Submitted to: International Soil Conservation Organization Conference Abstracts
Publication Type: Proceedings
Publication Acceptance Date: 10/1/2004
Publication Date: 10/1/2004
Citation: Warnemuende, E.A., Huang, C., Smith, D.R., Flanagan, D.C., Stott, D.E. 2004. Watershed scale evaluation of conservation practice effects. International Soil Conservation Organization Conference Abstracts. July 4-9, 2004, Brisbane, Australia. 2004. CDROM.

Interpretive Summary:

Technical Abstract: Pesticides, nutrients, and sediment released through agricultural activities to surface waters and drinking water systems represent a major risk to human and environmental health, as well as great cost to municipalities.

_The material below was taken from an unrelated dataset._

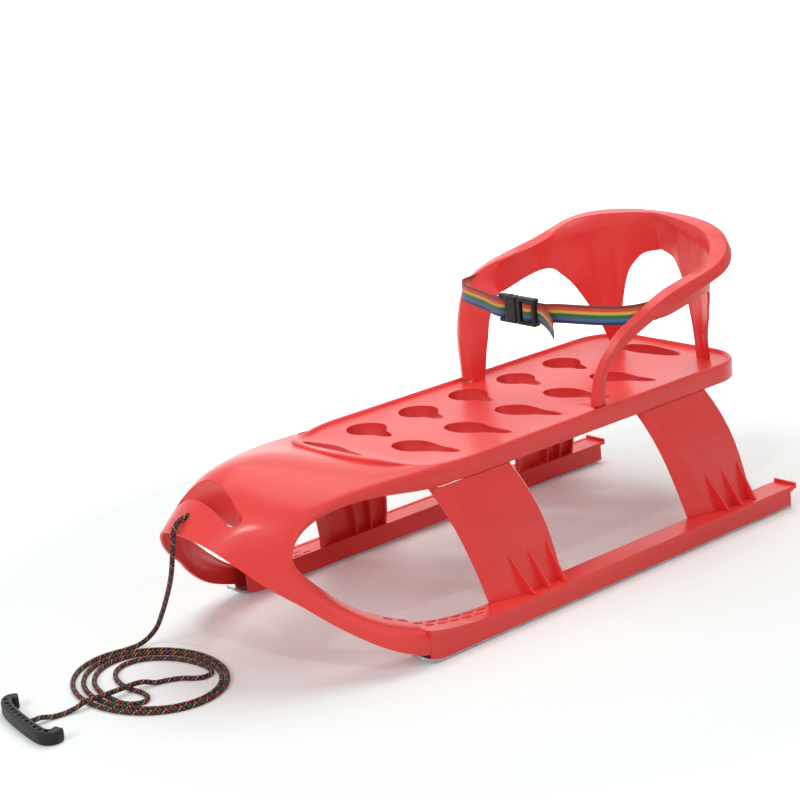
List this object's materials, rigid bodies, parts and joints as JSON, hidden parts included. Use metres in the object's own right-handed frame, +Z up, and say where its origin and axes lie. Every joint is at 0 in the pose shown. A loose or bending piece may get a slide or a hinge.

This study is designed to evaluate the ability of voluntary best management practices to reduce pesticide and nutrient loadings to surface drinking water sources. A paired and nested watershed monitoring scheme was implemented within the St. Joseph River watershed at NE Indiana (USA). Within one of every pair of watersheds, producers are heavily encouraged to adopt pesticide best management practices. Currently, nine watersheds ranging in size from 2.5 to 4290 ha are instrumented with automatic samplers and monitored for baseline data. Initial data indicate that pesticide concentrations tend to be greatest during the first one or two large storm events following application. The most prevalent pesticide detected is atrazine, with a peak concentration of 66 ppb. Further monitoring and research is ongoing to evaluate the ability of voluntary management practices to reduce pesticide loadings and to assess other environmental effects of these practices.